__Supplied entries__
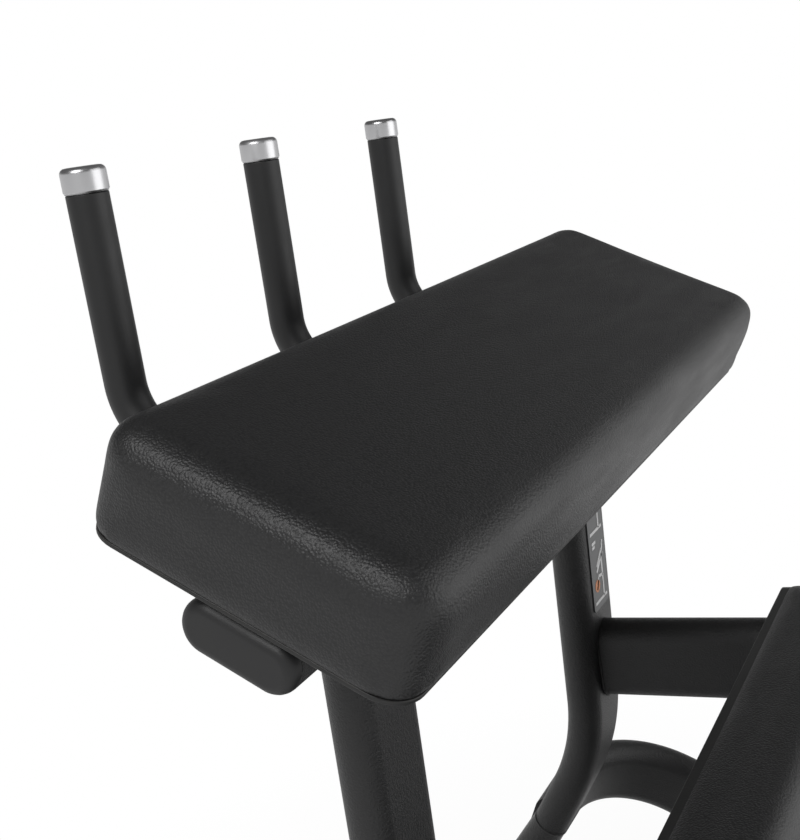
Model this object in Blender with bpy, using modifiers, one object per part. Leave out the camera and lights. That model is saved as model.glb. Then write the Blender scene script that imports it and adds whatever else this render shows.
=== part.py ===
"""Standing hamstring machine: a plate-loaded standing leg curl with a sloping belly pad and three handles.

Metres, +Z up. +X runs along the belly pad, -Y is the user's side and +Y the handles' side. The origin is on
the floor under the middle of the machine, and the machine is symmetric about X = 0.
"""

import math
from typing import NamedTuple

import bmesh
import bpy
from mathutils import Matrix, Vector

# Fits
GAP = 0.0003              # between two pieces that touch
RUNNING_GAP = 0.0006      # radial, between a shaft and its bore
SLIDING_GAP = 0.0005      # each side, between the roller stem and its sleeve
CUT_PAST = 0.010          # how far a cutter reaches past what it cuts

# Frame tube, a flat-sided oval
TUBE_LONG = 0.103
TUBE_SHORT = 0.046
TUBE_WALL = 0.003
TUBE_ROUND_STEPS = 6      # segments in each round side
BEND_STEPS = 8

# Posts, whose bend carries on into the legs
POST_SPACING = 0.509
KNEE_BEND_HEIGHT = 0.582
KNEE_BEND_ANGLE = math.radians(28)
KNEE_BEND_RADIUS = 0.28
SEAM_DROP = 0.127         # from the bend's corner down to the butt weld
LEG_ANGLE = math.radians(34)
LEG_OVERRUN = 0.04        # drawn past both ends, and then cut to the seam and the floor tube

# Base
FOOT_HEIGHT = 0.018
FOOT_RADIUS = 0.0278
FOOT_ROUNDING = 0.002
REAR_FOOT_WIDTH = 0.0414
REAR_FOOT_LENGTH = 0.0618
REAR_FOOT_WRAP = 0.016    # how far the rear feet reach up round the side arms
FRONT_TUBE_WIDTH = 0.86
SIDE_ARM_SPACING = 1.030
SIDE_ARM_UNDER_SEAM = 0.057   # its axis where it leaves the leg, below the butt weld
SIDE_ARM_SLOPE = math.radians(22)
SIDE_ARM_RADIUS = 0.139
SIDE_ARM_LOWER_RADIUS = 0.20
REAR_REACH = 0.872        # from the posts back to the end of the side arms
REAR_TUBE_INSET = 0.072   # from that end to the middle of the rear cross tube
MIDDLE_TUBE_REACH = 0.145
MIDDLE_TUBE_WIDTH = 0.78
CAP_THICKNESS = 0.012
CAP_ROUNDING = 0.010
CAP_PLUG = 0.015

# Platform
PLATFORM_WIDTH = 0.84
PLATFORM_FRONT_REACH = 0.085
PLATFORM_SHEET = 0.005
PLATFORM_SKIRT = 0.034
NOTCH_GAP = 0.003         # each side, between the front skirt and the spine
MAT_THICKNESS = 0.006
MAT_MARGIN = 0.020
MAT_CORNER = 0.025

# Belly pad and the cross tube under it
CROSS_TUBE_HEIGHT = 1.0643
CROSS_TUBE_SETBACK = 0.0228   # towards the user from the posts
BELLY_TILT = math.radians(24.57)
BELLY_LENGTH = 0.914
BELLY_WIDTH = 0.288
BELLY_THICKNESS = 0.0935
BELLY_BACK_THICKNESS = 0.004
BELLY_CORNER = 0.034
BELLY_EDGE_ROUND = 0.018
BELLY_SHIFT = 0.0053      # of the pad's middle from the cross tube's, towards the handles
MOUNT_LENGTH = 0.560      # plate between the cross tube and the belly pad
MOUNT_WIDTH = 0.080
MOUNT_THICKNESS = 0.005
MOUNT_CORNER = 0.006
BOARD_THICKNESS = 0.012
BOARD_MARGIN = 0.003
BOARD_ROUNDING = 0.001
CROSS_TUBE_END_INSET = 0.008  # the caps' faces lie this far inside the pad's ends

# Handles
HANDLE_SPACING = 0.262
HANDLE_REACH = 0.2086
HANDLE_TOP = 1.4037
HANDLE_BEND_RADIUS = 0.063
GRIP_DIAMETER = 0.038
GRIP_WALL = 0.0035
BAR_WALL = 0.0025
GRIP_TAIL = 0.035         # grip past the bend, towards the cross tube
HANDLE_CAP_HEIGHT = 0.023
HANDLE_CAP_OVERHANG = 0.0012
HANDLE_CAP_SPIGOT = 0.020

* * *

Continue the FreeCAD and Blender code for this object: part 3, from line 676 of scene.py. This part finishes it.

==

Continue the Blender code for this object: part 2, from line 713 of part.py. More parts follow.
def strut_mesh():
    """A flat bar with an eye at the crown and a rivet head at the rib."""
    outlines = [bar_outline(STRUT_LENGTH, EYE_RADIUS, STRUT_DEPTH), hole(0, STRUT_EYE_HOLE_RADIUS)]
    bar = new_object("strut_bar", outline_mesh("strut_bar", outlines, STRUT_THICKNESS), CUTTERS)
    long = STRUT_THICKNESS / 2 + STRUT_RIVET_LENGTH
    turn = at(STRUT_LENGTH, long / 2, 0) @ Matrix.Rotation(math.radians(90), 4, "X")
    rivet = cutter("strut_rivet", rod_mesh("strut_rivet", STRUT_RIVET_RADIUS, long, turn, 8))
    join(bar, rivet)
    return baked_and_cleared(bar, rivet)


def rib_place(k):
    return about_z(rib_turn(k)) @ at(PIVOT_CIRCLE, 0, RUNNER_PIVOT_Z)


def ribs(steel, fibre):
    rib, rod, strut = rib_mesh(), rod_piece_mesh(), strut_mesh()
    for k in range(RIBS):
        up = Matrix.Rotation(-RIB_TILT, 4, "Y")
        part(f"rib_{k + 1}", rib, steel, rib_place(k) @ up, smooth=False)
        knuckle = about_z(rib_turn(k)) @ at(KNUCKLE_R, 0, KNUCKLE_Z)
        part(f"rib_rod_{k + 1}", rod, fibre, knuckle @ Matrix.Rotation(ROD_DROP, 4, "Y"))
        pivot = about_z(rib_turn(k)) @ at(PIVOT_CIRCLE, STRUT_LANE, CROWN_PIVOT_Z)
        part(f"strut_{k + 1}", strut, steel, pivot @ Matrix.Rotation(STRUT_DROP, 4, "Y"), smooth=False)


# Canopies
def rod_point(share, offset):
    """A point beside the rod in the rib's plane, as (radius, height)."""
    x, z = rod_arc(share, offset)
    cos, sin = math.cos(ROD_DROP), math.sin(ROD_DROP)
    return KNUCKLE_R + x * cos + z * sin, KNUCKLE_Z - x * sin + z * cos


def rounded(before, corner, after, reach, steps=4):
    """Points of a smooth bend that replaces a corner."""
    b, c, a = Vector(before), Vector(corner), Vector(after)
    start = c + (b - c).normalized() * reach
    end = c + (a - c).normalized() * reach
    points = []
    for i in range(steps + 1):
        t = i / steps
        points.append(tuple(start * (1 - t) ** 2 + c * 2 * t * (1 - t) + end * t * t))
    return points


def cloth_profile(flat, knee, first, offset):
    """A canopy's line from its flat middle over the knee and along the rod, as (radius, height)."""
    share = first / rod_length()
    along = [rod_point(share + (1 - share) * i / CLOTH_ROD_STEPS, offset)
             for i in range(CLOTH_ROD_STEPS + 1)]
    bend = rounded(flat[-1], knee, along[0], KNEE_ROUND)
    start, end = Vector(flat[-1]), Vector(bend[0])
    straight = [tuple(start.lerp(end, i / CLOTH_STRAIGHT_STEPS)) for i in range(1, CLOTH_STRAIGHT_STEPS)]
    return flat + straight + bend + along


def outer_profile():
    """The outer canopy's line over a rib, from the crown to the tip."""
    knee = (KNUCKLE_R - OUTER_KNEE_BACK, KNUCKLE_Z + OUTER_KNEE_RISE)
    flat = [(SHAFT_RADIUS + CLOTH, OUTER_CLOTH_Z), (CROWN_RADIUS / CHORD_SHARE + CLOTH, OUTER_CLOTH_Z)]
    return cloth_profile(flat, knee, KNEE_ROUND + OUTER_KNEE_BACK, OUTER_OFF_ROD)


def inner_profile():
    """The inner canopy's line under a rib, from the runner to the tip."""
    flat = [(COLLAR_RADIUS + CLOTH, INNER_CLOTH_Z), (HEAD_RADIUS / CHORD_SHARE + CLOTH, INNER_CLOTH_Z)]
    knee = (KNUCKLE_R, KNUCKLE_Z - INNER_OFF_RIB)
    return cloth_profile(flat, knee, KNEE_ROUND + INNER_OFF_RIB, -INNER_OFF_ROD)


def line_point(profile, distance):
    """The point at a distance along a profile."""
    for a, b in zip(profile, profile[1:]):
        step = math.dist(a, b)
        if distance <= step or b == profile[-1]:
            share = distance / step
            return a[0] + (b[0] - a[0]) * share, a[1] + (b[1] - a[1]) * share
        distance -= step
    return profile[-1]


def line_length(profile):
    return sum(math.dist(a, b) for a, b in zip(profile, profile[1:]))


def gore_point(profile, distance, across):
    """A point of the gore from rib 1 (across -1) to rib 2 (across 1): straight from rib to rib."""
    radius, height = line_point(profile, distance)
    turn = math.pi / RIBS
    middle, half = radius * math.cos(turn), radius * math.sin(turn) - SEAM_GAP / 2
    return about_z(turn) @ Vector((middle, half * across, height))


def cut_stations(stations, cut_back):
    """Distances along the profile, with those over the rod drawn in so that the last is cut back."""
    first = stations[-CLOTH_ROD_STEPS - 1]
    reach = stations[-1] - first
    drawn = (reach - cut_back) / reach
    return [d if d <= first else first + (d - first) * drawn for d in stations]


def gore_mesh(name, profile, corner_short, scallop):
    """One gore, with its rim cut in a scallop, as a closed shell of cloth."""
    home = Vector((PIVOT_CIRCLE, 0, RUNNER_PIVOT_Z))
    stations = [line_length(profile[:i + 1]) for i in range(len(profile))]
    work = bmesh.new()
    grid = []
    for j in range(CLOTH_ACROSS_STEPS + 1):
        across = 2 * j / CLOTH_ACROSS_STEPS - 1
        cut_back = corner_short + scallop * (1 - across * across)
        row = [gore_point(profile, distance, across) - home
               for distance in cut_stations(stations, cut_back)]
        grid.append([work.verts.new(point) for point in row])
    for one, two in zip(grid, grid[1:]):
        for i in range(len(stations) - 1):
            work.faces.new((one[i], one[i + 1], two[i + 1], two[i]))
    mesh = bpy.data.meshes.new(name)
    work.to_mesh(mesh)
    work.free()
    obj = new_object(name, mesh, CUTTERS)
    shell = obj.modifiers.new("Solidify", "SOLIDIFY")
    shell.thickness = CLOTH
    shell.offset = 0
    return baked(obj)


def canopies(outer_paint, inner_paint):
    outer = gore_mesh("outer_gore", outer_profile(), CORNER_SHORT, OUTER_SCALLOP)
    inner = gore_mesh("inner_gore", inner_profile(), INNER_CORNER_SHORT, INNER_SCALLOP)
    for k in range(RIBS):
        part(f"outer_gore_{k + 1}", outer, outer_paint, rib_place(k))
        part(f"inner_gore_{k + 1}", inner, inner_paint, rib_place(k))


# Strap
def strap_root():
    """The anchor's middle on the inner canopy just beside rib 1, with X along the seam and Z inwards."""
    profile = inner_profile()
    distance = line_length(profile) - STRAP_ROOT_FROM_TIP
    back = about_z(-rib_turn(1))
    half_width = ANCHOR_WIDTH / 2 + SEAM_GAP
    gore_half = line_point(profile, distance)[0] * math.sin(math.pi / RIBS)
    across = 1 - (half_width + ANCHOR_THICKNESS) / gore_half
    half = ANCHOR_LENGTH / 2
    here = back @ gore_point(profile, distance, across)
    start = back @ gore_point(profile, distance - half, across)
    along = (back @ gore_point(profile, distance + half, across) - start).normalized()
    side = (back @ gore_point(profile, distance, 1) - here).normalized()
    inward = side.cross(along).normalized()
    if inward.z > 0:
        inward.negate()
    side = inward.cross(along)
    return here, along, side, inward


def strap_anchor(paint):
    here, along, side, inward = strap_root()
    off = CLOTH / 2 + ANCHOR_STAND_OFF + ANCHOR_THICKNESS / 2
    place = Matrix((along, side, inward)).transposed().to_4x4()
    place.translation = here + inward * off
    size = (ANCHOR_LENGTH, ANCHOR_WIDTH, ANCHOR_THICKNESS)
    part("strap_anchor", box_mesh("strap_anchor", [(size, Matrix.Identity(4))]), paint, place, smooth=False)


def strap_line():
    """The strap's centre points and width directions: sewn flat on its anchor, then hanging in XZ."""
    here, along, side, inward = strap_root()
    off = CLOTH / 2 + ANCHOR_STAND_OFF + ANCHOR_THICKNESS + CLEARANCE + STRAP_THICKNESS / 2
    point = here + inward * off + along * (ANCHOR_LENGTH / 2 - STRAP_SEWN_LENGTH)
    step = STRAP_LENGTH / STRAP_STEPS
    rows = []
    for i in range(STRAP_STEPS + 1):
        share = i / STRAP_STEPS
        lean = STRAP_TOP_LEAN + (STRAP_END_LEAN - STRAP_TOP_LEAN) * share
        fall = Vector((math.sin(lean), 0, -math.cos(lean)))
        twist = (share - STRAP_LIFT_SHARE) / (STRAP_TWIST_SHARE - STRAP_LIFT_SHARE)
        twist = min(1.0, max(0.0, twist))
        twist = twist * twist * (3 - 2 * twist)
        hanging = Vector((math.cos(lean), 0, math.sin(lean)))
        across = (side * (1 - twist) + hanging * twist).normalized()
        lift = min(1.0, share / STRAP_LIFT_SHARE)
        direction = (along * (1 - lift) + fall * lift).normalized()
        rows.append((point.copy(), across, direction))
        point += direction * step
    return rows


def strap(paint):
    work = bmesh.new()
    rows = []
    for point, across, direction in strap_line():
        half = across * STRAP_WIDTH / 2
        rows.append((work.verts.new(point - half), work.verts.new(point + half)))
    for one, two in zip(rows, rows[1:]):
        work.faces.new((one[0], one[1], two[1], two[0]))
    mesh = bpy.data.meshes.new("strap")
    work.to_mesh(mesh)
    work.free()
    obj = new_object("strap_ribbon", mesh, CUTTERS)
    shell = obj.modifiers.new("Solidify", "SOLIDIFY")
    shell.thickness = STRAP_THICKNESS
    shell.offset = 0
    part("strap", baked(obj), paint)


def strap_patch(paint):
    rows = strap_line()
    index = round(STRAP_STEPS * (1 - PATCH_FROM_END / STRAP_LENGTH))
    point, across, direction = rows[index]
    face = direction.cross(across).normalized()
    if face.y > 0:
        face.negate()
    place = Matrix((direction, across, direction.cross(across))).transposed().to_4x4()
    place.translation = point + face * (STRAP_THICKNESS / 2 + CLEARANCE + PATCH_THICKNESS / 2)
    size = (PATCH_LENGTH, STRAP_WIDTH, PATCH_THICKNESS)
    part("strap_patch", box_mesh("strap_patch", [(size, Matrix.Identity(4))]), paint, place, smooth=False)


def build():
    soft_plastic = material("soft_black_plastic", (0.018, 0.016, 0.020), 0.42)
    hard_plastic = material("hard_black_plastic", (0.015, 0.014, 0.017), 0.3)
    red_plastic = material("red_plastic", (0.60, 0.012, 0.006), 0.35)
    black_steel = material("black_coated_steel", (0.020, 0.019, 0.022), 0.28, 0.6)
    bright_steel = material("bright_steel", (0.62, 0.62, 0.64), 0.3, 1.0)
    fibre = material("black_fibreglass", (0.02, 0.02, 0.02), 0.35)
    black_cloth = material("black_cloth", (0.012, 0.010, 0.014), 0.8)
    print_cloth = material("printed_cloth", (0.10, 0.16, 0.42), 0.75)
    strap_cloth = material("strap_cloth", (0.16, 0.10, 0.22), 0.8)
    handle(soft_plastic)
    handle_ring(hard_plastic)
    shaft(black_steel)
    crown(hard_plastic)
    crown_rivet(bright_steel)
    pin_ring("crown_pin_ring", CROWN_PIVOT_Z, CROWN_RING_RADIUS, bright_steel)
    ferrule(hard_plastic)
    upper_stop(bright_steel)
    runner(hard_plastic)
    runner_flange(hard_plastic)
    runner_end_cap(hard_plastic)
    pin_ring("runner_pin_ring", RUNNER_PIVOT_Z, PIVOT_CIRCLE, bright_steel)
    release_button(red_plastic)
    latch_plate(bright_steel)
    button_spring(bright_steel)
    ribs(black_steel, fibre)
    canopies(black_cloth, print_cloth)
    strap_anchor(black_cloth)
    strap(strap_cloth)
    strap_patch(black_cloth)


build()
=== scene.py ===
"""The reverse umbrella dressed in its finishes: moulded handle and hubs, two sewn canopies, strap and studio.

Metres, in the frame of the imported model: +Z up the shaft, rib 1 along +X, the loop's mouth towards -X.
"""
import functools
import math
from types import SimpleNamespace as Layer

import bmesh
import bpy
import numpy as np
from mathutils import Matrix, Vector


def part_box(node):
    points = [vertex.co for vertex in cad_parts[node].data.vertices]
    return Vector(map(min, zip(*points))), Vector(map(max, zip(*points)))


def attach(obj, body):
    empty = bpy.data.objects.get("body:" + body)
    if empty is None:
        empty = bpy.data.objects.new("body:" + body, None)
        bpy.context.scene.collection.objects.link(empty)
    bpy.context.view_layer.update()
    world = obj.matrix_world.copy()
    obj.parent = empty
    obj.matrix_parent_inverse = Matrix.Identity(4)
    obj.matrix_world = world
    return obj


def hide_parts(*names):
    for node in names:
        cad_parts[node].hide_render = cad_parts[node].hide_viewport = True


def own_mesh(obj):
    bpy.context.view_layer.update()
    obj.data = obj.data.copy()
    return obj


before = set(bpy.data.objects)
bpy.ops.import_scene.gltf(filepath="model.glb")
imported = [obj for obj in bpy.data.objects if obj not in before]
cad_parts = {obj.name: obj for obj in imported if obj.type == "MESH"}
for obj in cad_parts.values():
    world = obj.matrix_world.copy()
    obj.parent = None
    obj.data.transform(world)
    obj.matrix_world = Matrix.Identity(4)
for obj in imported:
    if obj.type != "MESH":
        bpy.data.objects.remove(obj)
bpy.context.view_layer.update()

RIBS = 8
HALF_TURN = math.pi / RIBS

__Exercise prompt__
Return exactly the lines from the line that has "ribs(black_steel, fibre)" to the line that has "bpy.data.objects.remove(obj)", both of them included.

__Final answer__
    ribs(black_steel, fibre)
    canopies(black_cloth, print_cloth)
    strap_anchor(black_cloth)
    strap(strap_cloth)
    strap_patch(black_cloth)


build()
=== scene.py ===
"""The reverse umbrella dressed in its finishes: moulded handle and hubs, two sewn canopies, strap and studio.

Metres, in the frame of the imported model: +Z up the shaft, rib 1 along +X, the loop's mouth towards -X.
"""
import functools
import math
from types import SimpleNamespace as Layer

import bmesh
import bpy
import numpy as np
from mathutils import Matrix, Vector


def part_box(node):
    points = [vertex.co for vertex in cad_parts[node].data.vertices]
    return Vector(map(min, zip(*points))), Vector(map(max, zip(*points)))


def attach(obj, body):
    empty = bpy.data.objects.get("body:" + body)
    if empty is None:
        empty = bpy.data.objects.new("body:" + body, None)
        bpy.context.scene.collection.objects.link(empty)
    bpy.context.view_layer.update()
    world = obj.matrix_world.copy()
    obj.parent = empty
    obj.matrix_parent_inverse = Matrix.Identity(4)
    obj.matrix_world = world
    return obj


def hide_parts(*names):
    for node in names:
        cad_parts[node].hide_render = cad_parts[node].hide_viewport = True


def own_mesh(obj):
    bpy.context.view_layer.update()
    obj.data = obj.data.copy()
    return obj


before = set(bpy.data.objects)
bpy.ops.import_scene.gltf(filepath="model.glb")
imported = [obj for obj in bpy.data.objects if obj not in before]
cad_parts = {obj.name: obj for obj in imported if obj.type == "MESH"}
for obj in cad_parts.values():
    world = obj.matrix_world.copy()
    obj.parent = None
    obj.data.transform(world)
    obj.matrix_world = Matrix.Identity(4)
for obj in imported:
    if obj.type != "MESH":
        bpy.data.objects.remove(obj)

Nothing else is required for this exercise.